Giulia Zonca, La Stampa 18/2/2015, 18 febbraio 2015
GORLITZ, LA CITTA’ DEI 37 FILM
Prima di diventare un set, Görlitz era una città fantasma. Risparmiata miracolosamente dalla guerra e dimenticata dall’Est per mancanza di fondi, è rimasta come era fino a diventare il posto ideale per evocare il passato. La scenografia perfetta l’ha trasformata in «Gorlywood», il paese che attira il cinema.
Piazzata al confine tra Germania e Polonia, sulla famosa linea Oder-Neisse, si è cibata di Storia fino a che negli Anni Ottanta ha sfiorato la rottamazione. Non poteva permettersi un vero restyling così si è accontentata di una mano di vernice alle facciate fatiscenti, la sua fortuna.
È da un muro già un po’ scrostato che è nato il rosa confetto di Grand Budapest Hotel anche se l’esterno non è davvero come lo si vede nel film candidato a nove Oscar: il regista Wes Anderson ha usato un modellino. Però le sale, l’enorme ingresso in legno, le scale che si incrociano e persino le stanze della pasticceria sono reali. Sono il Görlitzer Warenhaus, una struttura del 1913, un pezzo di art nouveau scampato ai bombardamenti, ora pronto a riscoprire antichi splendori grazie alla notte delle statuette. Forse anche lì ci sarà un tappeto rosso.
Görlitz è abituata ai riflettori, ha fatto da sfondo a 37 titoli. Ha ospitato i Bastardi senza gloria di Tarantino, i Monuments Men guidati da George Clooney, Il giro del mondo in 80 giorni del 2004. Ha prestato le strade a Storia di una ladra di libri e le case alla fiction su Wojtyla.
Ha già vinto due Oscar, uno con Kate Winslet attrice protagonista in The Reader che si muove sopra il tram cittadino come Hanna, e uno da interprete non protagonista con Christoph Waltz, nazista spietato ed elegante dei Bastardi tarantiniani. È persino la città dove è cresciuto il primo attore capace di guadagnarsi un Oscar, Emil Jannings, il professor Rath dell’Angelo azzurro che si è preso il riconoscimento nel 1928 per Crepuscolo di gloria.
Stavolta è diverso: in Grand Budapest Hotel Görlitz è la vera protagonista del film. Gli dà l’aria vetusta e stralunata, gli dà il colore e anche se è il tocco surreale di Anderson a definire la fantasia dominante, è il fascino di una città che non si è mossa per decenni che consente al film di risultare così autentico, di conservare lo spirito della storia originale scritta da Zweig.

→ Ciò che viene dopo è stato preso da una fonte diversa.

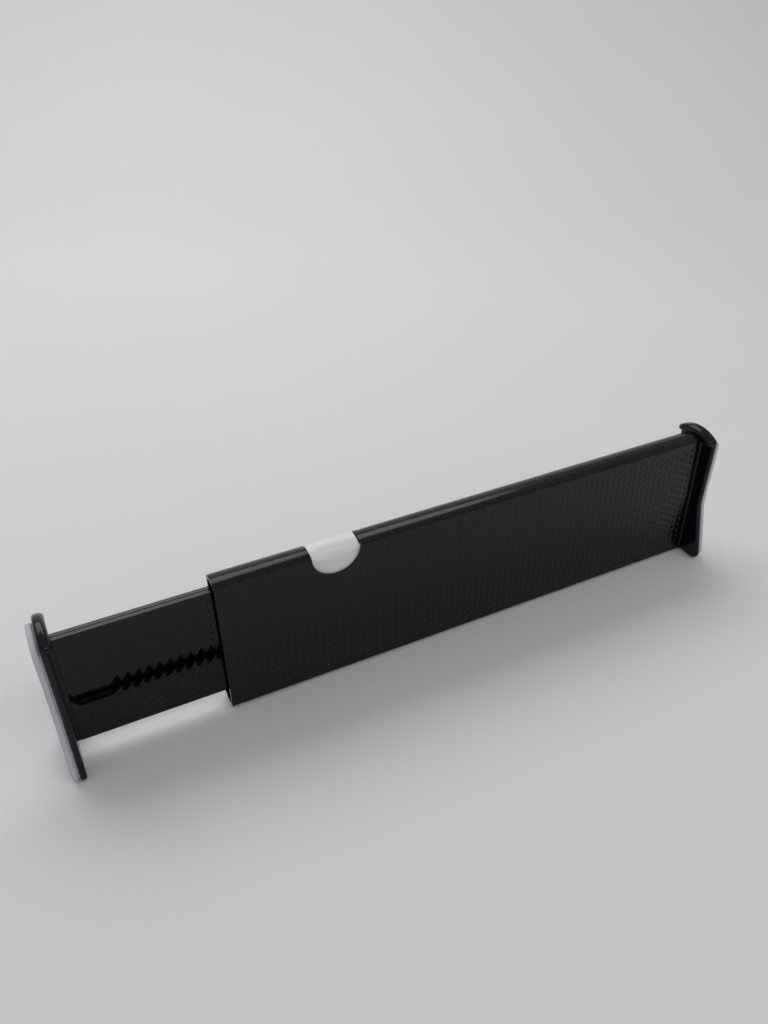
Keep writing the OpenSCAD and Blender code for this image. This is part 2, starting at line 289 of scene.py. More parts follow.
def clear_points(tree, lattice, patch, outline, clearance):
    """The lattice's points that lie on the patch and clear of its outline."""
    edge = add_node(tree, "GeometryNodeCurveToMesh", {"Curve": outline}).outputs[0]
    gap = add_node(
        tree, "GeometryNodeProximity", {0: edge}, target_element="EDGES"
    ).outputs["Distance"]
    near = add_node(
        tree, "FunctionNodeCompare", {0: gap, 1: clearance}, operation="LESS_THAN"
    ).outputs[0]
    place = add_node(tree, "GeometryNodeInputPosition").outputs[0]
    inside = add_node(
        tree, "GeometryNodeRaycast",
        {
            "Target Geometry": patch,
            "Source Position": vector_maths(tree, "ADD", place, (0.0, 0.0, 1.0)),
            "Ray Direction": (0, 0, -1), "Ray Length": 2.0,
        },
    ).outputs["Is Hit"]
    outside = add_node(tree, "FunctionNodeBooleanMath", {0: inside}, operation="NOT").outputs[0]
    drop = add_node(
        tree, "FunctionNodeBooleanMath", {0: outside, 1: near}, operation="OR"
    ).outputs[0]
    return add_node(
        tree, "GeometryNodeDeleteGeometry", {"Geometry": lattice, "Selection": drop}, domain="POINT"
    ).outputs[0]


def bowl(tree, sides, radius, depth):
    """A dimple round the origin: a cone whose rings are set on a dished curve."""
    cone = add_node(
        tree, "GeometryNodeMeshCone",
        {
            "Vertices": sides, "Side Segments": 3, "Radius Top": 0.0, "Radius Bottom": radius,
            "Depth": depth,
        },
        fill_type="NONE",
    ).outputs[0]
    at = split_xyz(tree, add_node(tree, "GeometryNodeInputPosition").outputs[0])
    flatwise = add_node(tree, "ShaderNodeCombineXYZ", {0: at[0], 1: at[1]}).outputs[0]
    reach = add_node(
        tree, "ShaderNodeVectorMath", {0: flatwise}, operation="LENGTH"
    ).outputs["Value"]
    share = maths(tree, "POWER", maths(tree, "DIVIDE", reach, radius), 2.0)
    sunk = maths(tree, "MULTIPLY", maths(tree, "SUBTRACT", share, 1.0), depth)
    place = add_node(tree, "ShaderNodeCombineXYZ", {0: at[0], 1: at[1], 2: sunk}).outputs[0]
    return add_node(
        tree, "GeometryNodeSetPosition", {"Geometry": cone, "Position": place}
    ).outputs[0]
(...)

La città fatica a star dietro all’improvviso successo. Non è proprio dinamica e aperta e si è attirata diverse polemiche quando il proprietario del Warenhaus (quello vero, non F. Murray Abraham, alias Zero) ha rifiutato di ospitare nel palazzo vuoto un concerto per rifugiati. Ha tradito un po’ anche il film, nel quale Zero si aggira senza documenti, protetto da un mondo in estinzione che forse inconsciamente gli riconosce un posto nel futuro.
Görlitz arriva da troppo lontano e non si è mossa così in fretta. Le ci vogliono ancora un po’ di film.